Abstract
With the emergence of Gaussian Splats, recent efforts have focused on large-scale scene geometric reconstruction. However, most of these efforts either concentrate on memory reduction or spatial space division, neglecting information in the semantic space.
In this paper, we propose a novel method, named SA-GS, for fine-grained 3D geometry reconstruction using semantic-aware 3D Gaussian Splats.
Specifically, we leverage prior information stored in large vision models(such as SAM and DINO) to generate semantic masks.
We then introduce a geometric complexity measurement function to serve as soft regularization, guiding the shape of each Gaussian Splat within specific semantic areas.
Additionally, we present a method that estimates the expected number of Gaussian Splats in different semantic areas, effectively providing a lower bound for Gaussian Splats in these areas.

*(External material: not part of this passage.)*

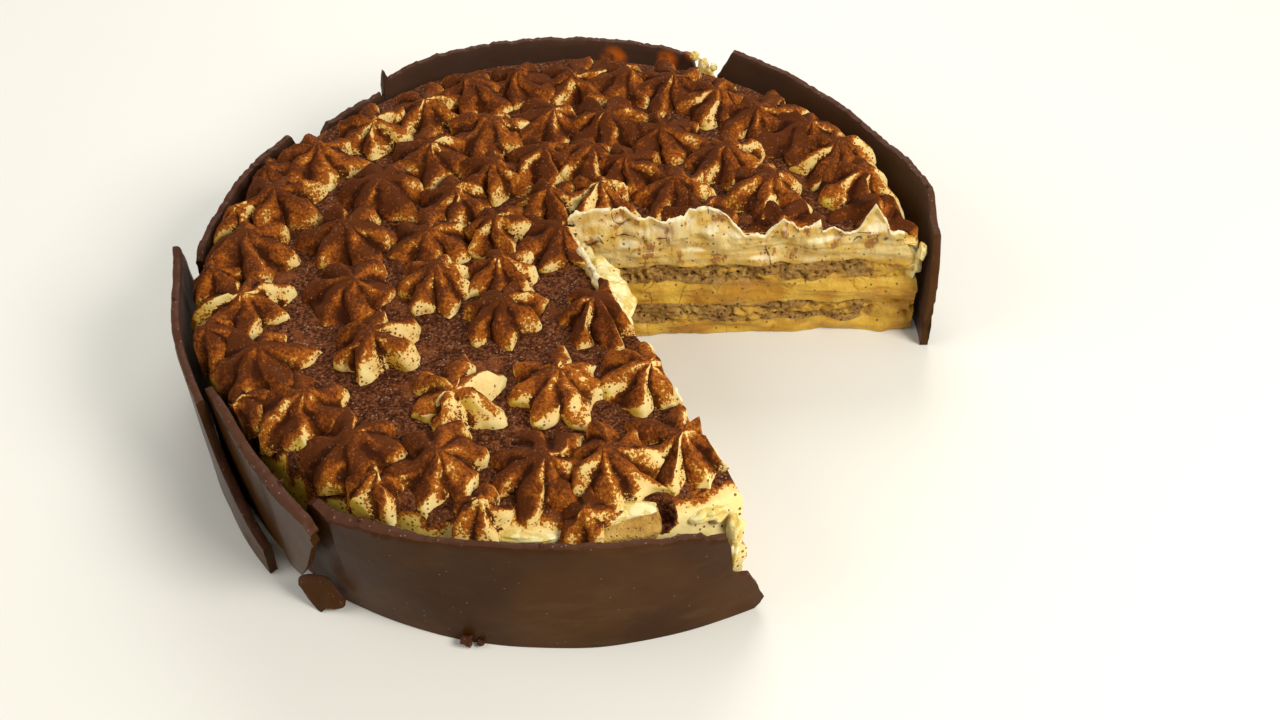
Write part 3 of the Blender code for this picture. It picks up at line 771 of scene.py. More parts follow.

Subsequently, we extract the point cloud using a novel probability density-based extraction method, transforming Gaussian Splats into a point cloud crucial for downstream tasks.
Our method also offers the potential for detailed semantic inquiries while maintaining high image-based reconstruction results.
We provide extensive experiments on publicly available large-scale scene reconstruction datasets with highly accurate point clouds as ground truth and our novel dataset. Our results demonstrate the superiority of our method over current state-of-theart Gaussian Splats reconstruction methods by a significant margin in terms of geometric-based measurement metrics.